Generational wealth transfer reshapes hedge fund capital flows
The $60 trillion rotation is structural, not cosmetic. A Cerulli Associates report summarized by Hedgeweek documents a US wealth transfer rerouting capital flows away from traditional private banking…

The $60 trillion rotation is structural, not cosmetic. A Cerulli Associates report summarized by Hedgeweek documents a US wealth transfer rerouting capital flows away from traditional private banking and toward direct hedge fund and alternatives access — driven by millennial and Gen Z beneficiaries who reject the gatekeeper wrapper. Distribution plumbing is reorganizing accordingly.
The bypass mechanism
The variable that matters is the delivery layer, not asset preference. Per Cerulli, younger cohorts want direct exposure — no fund-of-fund multiplication, no relationship-managed sleeves. Demand migrates to managers and platforms that onboard directly, document cleanly, and report in formats the next generation actually opens. The friction points are concrete and quantifiable: lockup durations, capital call timing, K-1 processing timelines. Lockup compression directly reduces the illiquidity premium embedded in fees; reporting latency caps secondary market activity. This is where execution slippage now resides — in distribution mechanics, not in trade execution.

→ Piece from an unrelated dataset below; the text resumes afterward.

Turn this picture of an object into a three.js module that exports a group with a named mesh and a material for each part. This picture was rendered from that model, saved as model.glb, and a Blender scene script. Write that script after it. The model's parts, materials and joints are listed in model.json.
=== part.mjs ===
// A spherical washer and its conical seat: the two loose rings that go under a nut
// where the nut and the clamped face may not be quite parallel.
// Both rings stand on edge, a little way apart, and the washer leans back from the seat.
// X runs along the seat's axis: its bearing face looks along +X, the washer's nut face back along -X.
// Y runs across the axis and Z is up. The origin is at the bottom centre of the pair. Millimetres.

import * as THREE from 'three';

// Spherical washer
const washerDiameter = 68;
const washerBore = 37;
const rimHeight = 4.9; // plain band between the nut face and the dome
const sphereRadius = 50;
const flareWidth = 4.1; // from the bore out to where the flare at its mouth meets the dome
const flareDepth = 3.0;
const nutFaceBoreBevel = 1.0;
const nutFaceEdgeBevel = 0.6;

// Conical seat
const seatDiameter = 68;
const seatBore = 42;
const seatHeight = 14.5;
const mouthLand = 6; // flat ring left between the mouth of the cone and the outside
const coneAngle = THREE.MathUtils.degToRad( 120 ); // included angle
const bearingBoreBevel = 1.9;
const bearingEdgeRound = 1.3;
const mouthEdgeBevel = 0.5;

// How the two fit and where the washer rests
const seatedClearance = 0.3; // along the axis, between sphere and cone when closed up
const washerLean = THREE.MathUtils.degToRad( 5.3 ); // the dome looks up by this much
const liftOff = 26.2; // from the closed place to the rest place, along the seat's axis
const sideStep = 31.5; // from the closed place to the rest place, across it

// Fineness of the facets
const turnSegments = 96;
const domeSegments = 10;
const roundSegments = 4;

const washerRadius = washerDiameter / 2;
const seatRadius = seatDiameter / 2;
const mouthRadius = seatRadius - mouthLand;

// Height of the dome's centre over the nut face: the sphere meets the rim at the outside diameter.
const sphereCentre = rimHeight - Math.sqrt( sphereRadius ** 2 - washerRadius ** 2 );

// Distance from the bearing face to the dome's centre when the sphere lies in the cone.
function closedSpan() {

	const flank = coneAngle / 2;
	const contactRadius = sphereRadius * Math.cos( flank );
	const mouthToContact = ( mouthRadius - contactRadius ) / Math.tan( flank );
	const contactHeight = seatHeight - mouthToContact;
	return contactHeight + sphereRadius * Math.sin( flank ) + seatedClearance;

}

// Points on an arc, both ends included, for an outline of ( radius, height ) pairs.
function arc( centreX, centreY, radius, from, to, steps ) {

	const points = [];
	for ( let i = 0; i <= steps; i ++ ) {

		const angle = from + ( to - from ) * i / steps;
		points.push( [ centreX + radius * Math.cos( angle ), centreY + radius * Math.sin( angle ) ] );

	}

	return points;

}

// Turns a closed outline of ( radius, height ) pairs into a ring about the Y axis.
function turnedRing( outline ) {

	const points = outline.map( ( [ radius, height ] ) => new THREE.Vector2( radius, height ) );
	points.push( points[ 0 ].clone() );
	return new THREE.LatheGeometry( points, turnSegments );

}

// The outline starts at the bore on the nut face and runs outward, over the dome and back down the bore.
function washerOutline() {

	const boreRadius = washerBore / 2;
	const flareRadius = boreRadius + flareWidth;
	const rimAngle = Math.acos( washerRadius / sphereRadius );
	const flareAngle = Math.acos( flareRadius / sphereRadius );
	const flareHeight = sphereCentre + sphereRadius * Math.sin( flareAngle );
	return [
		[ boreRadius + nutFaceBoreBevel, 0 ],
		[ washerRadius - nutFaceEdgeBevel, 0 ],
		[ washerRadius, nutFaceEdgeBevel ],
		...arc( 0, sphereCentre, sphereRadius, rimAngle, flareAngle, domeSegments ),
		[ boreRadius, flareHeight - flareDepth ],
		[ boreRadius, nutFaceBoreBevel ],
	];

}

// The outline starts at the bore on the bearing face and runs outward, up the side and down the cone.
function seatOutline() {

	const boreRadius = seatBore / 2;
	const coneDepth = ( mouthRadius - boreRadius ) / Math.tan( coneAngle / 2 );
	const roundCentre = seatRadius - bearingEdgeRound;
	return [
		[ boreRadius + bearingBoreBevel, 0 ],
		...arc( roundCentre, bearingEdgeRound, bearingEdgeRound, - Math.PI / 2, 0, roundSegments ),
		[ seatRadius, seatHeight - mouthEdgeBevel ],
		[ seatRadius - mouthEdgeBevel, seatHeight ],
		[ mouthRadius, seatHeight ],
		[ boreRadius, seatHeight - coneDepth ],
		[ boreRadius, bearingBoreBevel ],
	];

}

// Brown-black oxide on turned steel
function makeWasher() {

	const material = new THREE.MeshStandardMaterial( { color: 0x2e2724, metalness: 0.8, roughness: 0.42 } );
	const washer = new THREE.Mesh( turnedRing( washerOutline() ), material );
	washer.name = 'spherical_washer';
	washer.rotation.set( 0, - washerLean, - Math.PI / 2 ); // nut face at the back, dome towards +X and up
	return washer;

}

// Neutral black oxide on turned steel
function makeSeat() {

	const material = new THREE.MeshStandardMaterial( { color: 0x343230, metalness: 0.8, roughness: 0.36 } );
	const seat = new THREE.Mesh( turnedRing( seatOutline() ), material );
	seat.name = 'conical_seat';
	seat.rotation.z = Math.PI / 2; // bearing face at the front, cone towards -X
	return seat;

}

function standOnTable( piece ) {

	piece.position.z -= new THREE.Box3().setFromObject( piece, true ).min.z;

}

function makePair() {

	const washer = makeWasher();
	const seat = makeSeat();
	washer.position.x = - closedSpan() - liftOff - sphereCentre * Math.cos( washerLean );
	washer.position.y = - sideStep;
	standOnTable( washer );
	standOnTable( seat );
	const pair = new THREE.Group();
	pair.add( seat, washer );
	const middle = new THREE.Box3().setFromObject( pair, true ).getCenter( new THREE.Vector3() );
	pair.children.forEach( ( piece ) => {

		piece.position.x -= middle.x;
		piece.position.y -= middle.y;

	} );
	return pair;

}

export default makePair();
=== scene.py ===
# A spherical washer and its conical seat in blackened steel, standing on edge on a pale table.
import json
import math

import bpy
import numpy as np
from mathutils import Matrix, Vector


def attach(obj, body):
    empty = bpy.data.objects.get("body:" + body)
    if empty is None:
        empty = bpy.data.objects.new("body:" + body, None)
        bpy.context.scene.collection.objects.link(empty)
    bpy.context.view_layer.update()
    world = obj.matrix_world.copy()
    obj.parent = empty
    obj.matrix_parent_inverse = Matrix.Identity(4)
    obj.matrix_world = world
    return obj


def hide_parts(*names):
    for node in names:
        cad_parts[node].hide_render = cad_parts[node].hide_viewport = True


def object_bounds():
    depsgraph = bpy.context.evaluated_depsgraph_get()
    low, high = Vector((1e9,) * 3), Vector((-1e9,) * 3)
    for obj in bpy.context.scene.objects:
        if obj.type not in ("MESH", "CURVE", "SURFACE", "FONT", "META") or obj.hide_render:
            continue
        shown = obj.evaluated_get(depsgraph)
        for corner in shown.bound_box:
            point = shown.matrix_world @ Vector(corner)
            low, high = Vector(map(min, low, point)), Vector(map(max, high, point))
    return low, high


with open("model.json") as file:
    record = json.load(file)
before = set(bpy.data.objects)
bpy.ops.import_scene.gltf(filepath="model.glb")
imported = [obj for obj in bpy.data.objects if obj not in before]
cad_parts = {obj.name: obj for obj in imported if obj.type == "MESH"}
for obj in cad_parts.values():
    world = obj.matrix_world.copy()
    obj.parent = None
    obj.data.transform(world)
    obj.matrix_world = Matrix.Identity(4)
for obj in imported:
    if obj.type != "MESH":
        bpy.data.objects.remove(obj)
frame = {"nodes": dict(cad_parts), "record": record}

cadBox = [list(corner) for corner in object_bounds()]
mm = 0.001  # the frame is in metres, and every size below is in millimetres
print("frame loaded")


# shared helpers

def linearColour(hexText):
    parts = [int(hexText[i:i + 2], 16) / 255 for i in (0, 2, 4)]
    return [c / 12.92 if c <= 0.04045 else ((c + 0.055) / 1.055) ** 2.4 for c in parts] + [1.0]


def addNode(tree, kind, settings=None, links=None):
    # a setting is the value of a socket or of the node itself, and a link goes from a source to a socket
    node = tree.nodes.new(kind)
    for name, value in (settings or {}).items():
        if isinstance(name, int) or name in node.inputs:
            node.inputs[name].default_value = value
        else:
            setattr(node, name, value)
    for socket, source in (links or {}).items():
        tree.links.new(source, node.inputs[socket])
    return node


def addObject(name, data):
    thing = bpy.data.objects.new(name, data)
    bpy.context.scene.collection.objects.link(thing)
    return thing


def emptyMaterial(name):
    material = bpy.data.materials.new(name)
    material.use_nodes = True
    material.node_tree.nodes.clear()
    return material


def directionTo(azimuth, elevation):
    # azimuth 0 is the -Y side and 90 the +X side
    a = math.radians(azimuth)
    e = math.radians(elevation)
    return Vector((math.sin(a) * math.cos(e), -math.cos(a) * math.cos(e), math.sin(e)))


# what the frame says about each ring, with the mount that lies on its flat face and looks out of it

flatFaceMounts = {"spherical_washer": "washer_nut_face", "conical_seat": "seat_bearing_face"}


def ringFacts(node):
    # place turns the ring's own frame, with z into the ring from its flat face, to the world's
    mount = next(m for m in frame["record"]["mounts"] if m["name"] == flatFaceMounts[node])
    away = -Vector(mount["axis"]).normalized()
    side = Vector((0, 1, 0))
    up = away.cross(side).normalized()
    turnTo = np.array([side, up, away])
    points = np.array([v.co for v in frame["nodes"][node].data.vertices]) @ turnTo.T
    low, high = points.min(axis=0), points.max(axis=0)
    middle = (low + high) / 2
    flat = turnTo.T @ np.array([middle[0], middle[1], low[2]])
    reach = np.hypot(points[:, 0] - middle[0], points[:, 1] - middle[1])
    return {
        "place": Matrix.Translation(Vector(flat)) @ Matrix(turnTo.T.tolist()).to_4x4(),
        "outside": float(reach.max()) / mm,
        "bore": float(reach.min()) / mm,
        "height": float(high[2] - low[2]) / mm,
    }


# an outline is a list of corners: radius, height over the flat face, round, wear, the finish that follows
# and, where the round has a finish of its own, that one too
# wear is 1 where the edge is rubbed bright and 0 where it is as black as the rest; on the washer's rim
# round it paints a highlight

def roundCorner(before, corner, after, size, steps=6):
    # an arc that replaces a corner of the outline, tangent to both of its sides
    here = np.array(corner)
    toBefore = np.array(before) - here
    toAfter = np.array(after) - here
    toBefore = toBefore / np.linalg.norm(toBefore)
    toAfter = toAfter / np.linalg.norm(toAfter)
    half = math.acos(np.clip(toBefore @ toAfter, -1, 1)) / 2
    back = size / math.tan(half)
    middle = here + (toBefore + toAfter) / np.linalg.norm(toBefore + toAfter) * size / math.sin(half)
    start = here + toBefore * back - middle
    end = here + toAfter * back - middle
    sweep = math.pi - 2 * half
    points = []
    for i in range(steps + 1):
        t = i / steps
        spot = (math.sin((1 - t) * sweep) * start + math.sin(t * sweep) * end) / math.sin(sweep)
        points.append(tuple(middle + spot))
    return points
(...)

Capital plumbing forms around the thesis
Supply is reorganizing in parallel. Phoenix Merchant Partners and Texas Capital Alternative Asset Management announced a strategic direct-lending relationship targeting middle-market companies; Phoenix's first investment vehicle is targeted for Q3. Per SF Weekly, Post Oak Group is positioning itself as an intermediary channel between middle-market issuers and institutional capital. American Banker reports Commerce is set to acquire a boutique middle-market investment bank, consolidating middle-market advisory capacity onto a single balance sheet. The structural read is direct: wealth migrates to younger hands, capital migrates to direct middle-market exposure, and the intermediation layer compresses at both ends simultaneously.
What to monitor
Vehicle pipelines provide hard data. Q3 launches from newly-formed direct-lending partnerships are observable — vehicle size, leverage structures, and LP composition will reveal whether the generational thesis converts to commitments or remains marketing. M&A in the advisory space is the second signal: boutique acquisitions tighten competition and historically widen minimum ticket sizes. For allocators inside the thesis, fee compression is the binding constraint. Younger LPs do not accept 2-and-20 by default; the markup must be defended through transparency, tax efficiency, or measurable alpha — never relationship access. A 200-basis-point move across management and performance fees becomes the base case when the LP base is structurally fee-sensitive. Survival separates platforms whose reporting and onboarding infrastructure already absorbed the cost from those still operating at the prior cost basis.